He was very fond of kittens, and always had one on his shoulder. When he lay dead, his kitten would not leave him, and fought and spat to be allowed to remain. Three days before he died, he told me that a bird had been tapping at his window all the morning, saying, "That is a bad omen, you know?" I said I could not agree with him, because he had the habit of feeding the birds of the garden on his window-sill at seven every morning. He replied, "Ah, it was not that window, but another." And I found afterwards this little verse scribbled on the margin of his journal—

"Swallow, pilgrim swallow,
Beautiful bird with purple plume,
That, sitting upon my window-sill,
Repeating each morn at the dawn of day
That mournful ditty so wild and shrill,—
Swallow, lovely swallow, what would'st thou say,
On my casement-sill at the break of day?"

Our Last Happy Day.

The day before his death (Sunday afternoon), the 19th of October, the last walk he ever took, he saw a little robin drowning in a tank in the garden. Crowds of birds were sitting around it on the trees, watching it drown, and doing nothing for it. He got Dr. Baker to get it out, and warmed it in his own hands, and put it in his fur coat, and made a fuss till it was quite restored, then put it in a cage to be kept and tended till well enough to fly away again.

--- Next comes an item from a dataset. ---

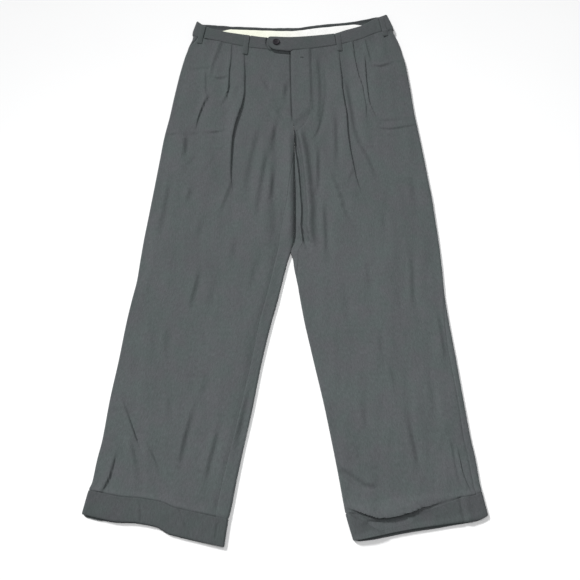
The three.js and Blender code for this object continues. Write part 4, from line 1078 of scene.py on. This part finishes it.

The last night, the chief talk at dinner was about General Booth's article—the first that came out in the Pall Mall Budget—of "How to relieve the Millions." He took the greatest possible interest in it, because (as he said) they could get at people that no clergyman of any Church could get at, and it sounded such a sensible plan. He said to me, "When you and I get to London, and are quite free and settled, we will give all our spare time to that." This is the man who is supposed to have killed and crushed everything as he went about in triumph over the world.

In point of fact, the "Richard Burton" described by part of the press, notably by the Saturday Review—the Richard Burton quoted by a great portion of the people who professed to know him so well, and really hardly knew him at all, never existed—was a man I never knew and never saw.

To the last breath, there was never a saner, or a sounder, or a truer judgment in any man who walked this earth. He saw and knew all the recesses of men's minds and actions.

All those six weeks I was very uneasy to hear him talking more than ever agnostically at the table, and to our surroundings, and to witness the conflict going on within himself in the privacy of our own rooms, because I had been warned by people who have experience in these matters, that it would be the case the nearer he was to death; and yet his health seemed so well. It never struck me that death could be so near. He said once to me, after an unusual burst at tea, which had made me sad, "Do I hurt you when I talk like that?" And I smiled, and said rather sadly, "Well, yes; it always appears to me like speaking against our very best friend." He got a little pale, and said, "Well, I promise you that, after I am free from the Government and from our present surroundings, I won't talk like that any more." And I said, "How I long for that time to come!" And he answered, "So do I."

I realized the following quotation about prayer:—

"The time may be delayed, the manner may be unexpected, but the answer is sure to come. Nor a tear of sacred sorrow, not a breath of holy desire poured out in prayer to God, will ever be lost; but in God's own time and way it will be wafted back again, in clouds of mercy, and fall in showers of blessings on you, and those for whom you pray."